The same can be said for several of the other counts. Count three contends that the individual appellants violated the ASA‘s constitution by failing to nominate candidates who were “representative of the [ideological] diversity of the association‘s membership” for various leadership positions prior to 2013. Count four alleges that the ASA‘s constitution prohibited the freezing of the membership rolls that prevented plaintiff Barton from voting on the 2013 Resolution.88 Counts six and seven also challenge the process by which the 2013 Resolution was adopted. They allege that: (1) the Resolution did not obtain the two-thirds majority required by the ASA‘s bylaws, and (2) the vote was held in violation of quorum requirements. Finally, although counts ten through twelve concern conduct subsequent to the promulgation of the 2013 Resolution, they do not appear to be based on the Resolution itself. Instead, these counts take issue with the ASA‘s purportedly unjustified non-renewal of Mr. Bronner‘s editorial contract and its alleged mismanagement of the Encyclopedia.
On the other hand, at least two counts do appear to be based on the 2013 Resolution. Count nine alleges that the individual appellants’ use of funds to “declare enacted” the 2013 Resolution amounted to corporate waste, while count five casts the Resolution as an improper attempt to influence Israeli and American legislation.89
III. Conclusion
To sum up, a special motion to dismiss claims under the Anti-SLAPP Act contemplates a two-step analysis with respect to each challenged claim. At the first step, the movant must make a prima facie showing that each claim at issue “arises from” an act in furtherance of the right of advocacy on an issue of public interest. To determine whether the movant has made that showing, the court must examine whether each claim is based on such protected activity. If the court concludes the movant has made the necessary showing, it must grant the special motion unless the responding party demonstrates the claim is “likely to succeed on the merits,” in which case the motion must be denied. A determination by the court pursuant to Rule 12(b)(6) that the responding party has failed to state a claim on which relief can be granted suffices to establish that the claim is not “likely to succeed on the merits.” The court should rule on the special motion to dismiss with respect to each claim, even if it grants a 12(b)(6) motion to dismiss that claim.

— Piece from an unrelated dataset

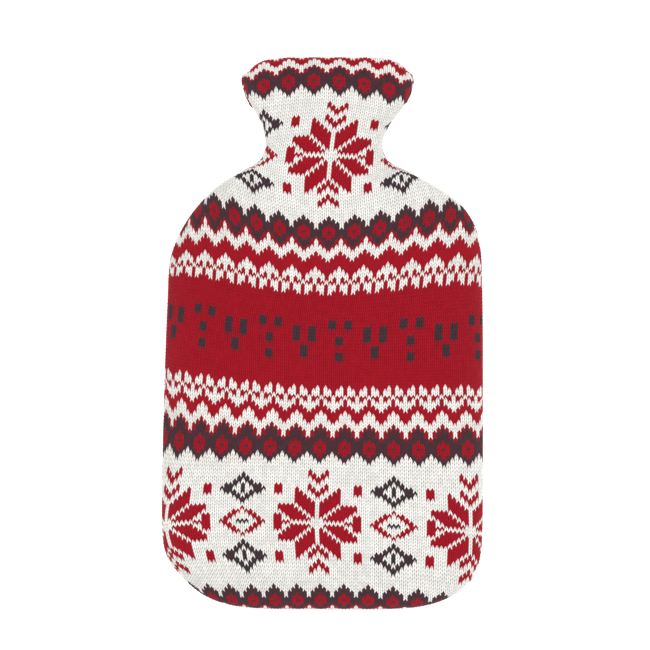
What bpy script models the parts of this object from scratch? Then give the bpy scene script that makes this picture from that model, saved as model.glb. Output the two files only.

Because the Superior Court did not carry out the two-step analysis in the manner we hold the Anti-SLAPP Act requires, we vacate the denial of the special motion to dismiss and remand for further proceedings consistent with this opinion.
So ordered.
Notes
Mann, 150 A.3d at 1238 n.32.[T]he special motion to dismiss is different from summary judgment in that it imposes the burden on plaintiffs and requires the court to consider the legal sufficiency of the evidence presented before discovery is completed. As concerns the standard to be employed by the court in deciding whether to grant the motion, however, the question is substantively the same: whether the evidence suffices to permit a jury to find for the plaintiff.